My question: I deliberately constructed the two examples to be as similar as possible, so why does one succeed while the other fails?


Solution

  • That is because you are being cheated by the default argument order in R. From the help page of pnbinom() we see that pnbinom() has the following syntax:

    pnbinom(q, size, prob, mu, lower.tail = TRUE, log.p = FALSE)
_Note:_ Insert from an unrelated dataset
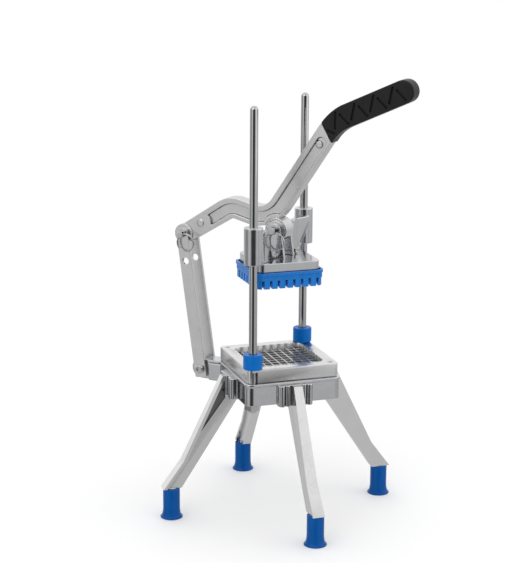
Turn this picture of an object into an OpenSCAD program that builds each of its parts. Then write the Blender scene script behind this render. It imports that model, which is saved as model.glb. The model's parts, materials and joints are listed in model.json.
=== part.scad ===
// Hand lever cutter that presses a potato through a square grid of blades.
// Millimetres. The floor is z = 0 and the cutting axis is the z axis. The base
// is square to x and y. The lever swings in the upright plane that runs from the
// base's left corner (-x, +y) to its right corner (+x, -y).

/* [Base casting] */
// Side of the square skirt
base_w = 122; // [118:1:140]
// Radius of the skirt's upright corners
base_corner_r = 9; // [6:1:14]
// Height of the base's top face above the floor
deck_z = 181; // [150:1:220]
// Height of the skirt, top face to lower edge
skirt_h = 27.5; // [24:0.5:40]
// Wall of the skirt
skirt_wall = 4; // [3:0.5:6]
// Thickness of the top deck
deck_t = 5; // [4:0.5:8]
// Height of the lip round the top
lip_h = 3; // [2:0.5:4]
// How far the lip stands out
lip_out = 1; // [0.5:0.25:2]
// Radius of the bosses inside the corners
corner_boss_r = 9.5; // [8:0.5:11]
// Half width of the fluted pad that holds each leg
pad_half = 22; // [21:0.5:26]
// How far the pad stands out from the skirt
pad_out = 5; // [3:0.25:6]
// How far the pad hangs below the skirt
pad_drop = 2; // [1:0.5:4]
// Radius of the outer flute
flute_outer_r = 3.4; // [2.5:0.1:3.6]
// Distance of the outer flute from the leg's middle
flute_outer_at = 17.6; // [17:0.2:18]
// Radius of the inner flute
flute_inner_r = 2.8; // [2:0.1:3]
// Distance of the inner flute from the leg's middle
flute_inner_at = 10.6; // [10.2:0.2:11]

/* [Legs and feet] */
// Distance of each foot from the cutting axis
foot_reach = 139; // [125:1:160]
// Radius of the boot
foot_r = 10.5; // [10:0.5:13]
// Radius of the boot's flared sole
foot_flare_r = 13.9; // [13:0.1:17]
// Height of the boot
foot_h = 38; // [30:1:45]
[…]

    You provide three arguments to pnbinom() in your call

    nls(cdf ~ pnbinom(q, size, mu), data=nbdata, start=nbstart, trace=TRUE)
    

    but even though your parameter is called mu it is the third argument and consequently corresponds to prob in pnbinom(). Since you are using the alternative formulation you need to name the argument to make sure it is interpreted as mu. The following line works as you intended

    > nbfit <- nls(cdf ~ pnbinom(q, size, mu=mu), data=nbdata, start=nbstart, trace=TRUE)
    0.2185854 :  4 8
    0.004568844 :  4.069641 9.972202
    0.0001207377 :  4.921435 9.961606
    3.952388e-05 :  5.068563 9.966108
    3.948957e-05 :  5.071698 9.966222
    3.948957e-05 :  5.071696 9.966224
    

    You could run into problems if nls() tries to force, say, the size to be negative. That could be made more stable by exponentiating your input parameters

    > nbfit <- nls(cdf ~ pnbinom(q, exp(size), 
                   mu=exp(mu)), data=nbdata, start=nbstart2, trace=TRUE)
    0.2971457 :  3.688879 2.079442
    0.2622977 :  0.4969337 2.1664490
    0.00517649 :  1.408688 2.316948
    6.196776e-05 :  1.610170 2.298254
    3.948972e-05 :  1.623637 2.299200
    3.948957e-05 :  1.623675 2.299202  
    

    where nbstart2 is identical to nbstart except the starting parameters are logged.